2 国際交流の増大


(1) 国際交通博覧会への参加

  また,61年5月から10月までの間,カナダのバンクーバー市において国際交通博覧会(The 1986 World Exposition on Transportation)が開催されるが,日本政府としては,環太平洋国家である日加両国の友好関係の増進の意義が大きく,かつ,我が国の交通事情や高度な交通技術を紹介することは交通技術先進国としての国際的責任であるとともに,我が国の国情理解や国際協力の推進に役立つこと等の意義を有することから,60年1月の閣議了解により公式参加を決定した。日本からは,日本政府館の出展に加え,航海訓練所の帆船日本丸をバンクーバー市での帆船パレード等へ参加させるほか,海上保安庁の巡視船の派遣も検討しており,さらに,日本航空が開発中の常電導磁気浮上方式鉄道(HSST)についても,民間資金の協力を得て出展することとしており,現在,鋭意準備を進めている。

(2) 増大するハイレベルの交流

  我が国の運輸政策は,外航海運政策,国際航空政策のように国際的に調整を行うことが不可欠な分野を含んでいるうえ,鉄道,自動車をはじめとする国内輸送,港湾,空港等の運輸施設整備,観光等の各分野における政策についても諸外国が大きな関係を有している。
  このため,従来から米国,中国等との間で事務レベルでの定期交流が行われてきたが,特にこの1年間に大臣,次官クラスの訪日が,我が国周辺のアジア諸国からは頻繁に,また,米国,英国,伊等のOECD諸国からは数多くなされており,有益な意見交換が行われている。
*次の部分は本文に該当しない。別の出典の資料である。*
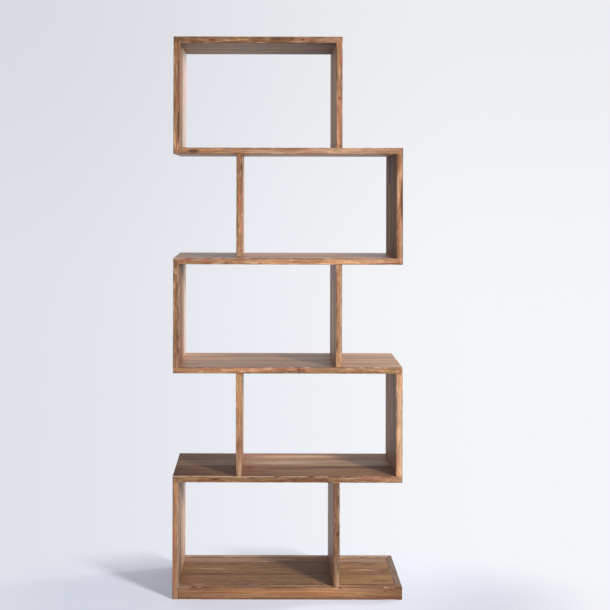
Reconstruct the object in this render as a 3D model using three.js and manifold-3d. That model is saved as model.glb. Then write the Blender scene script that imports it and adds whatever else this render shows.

60年8月に米国のドール運輸長官が,60年10月に英国のリドレー運輸大臣が来日した際には,運輸大臣との間で海運政策,航空政策,自動車の基準認証制度等の調整のための有意義な意見交換が行われた。
  また,60年5月には欧州運輸大臣会議に運輸政務次官が出席し,各国の運輸関係要人との間で運輸政策に関し積極的な意見交換が行われたほか,60年3月には運輸事務次官が渡米し,日本貨物航空の米国乗入れ問題について米国運輸副長官との間でハイレベルの意見調整が行われた。
  さらに,中国,韓国との間にみられるように,運輸政策を担当する高級事務レベルでの意見交換についての要望も多く,59年12月の運輸事務次官の訪中をはじめとして高級事務レベルでの交流が進んでいる。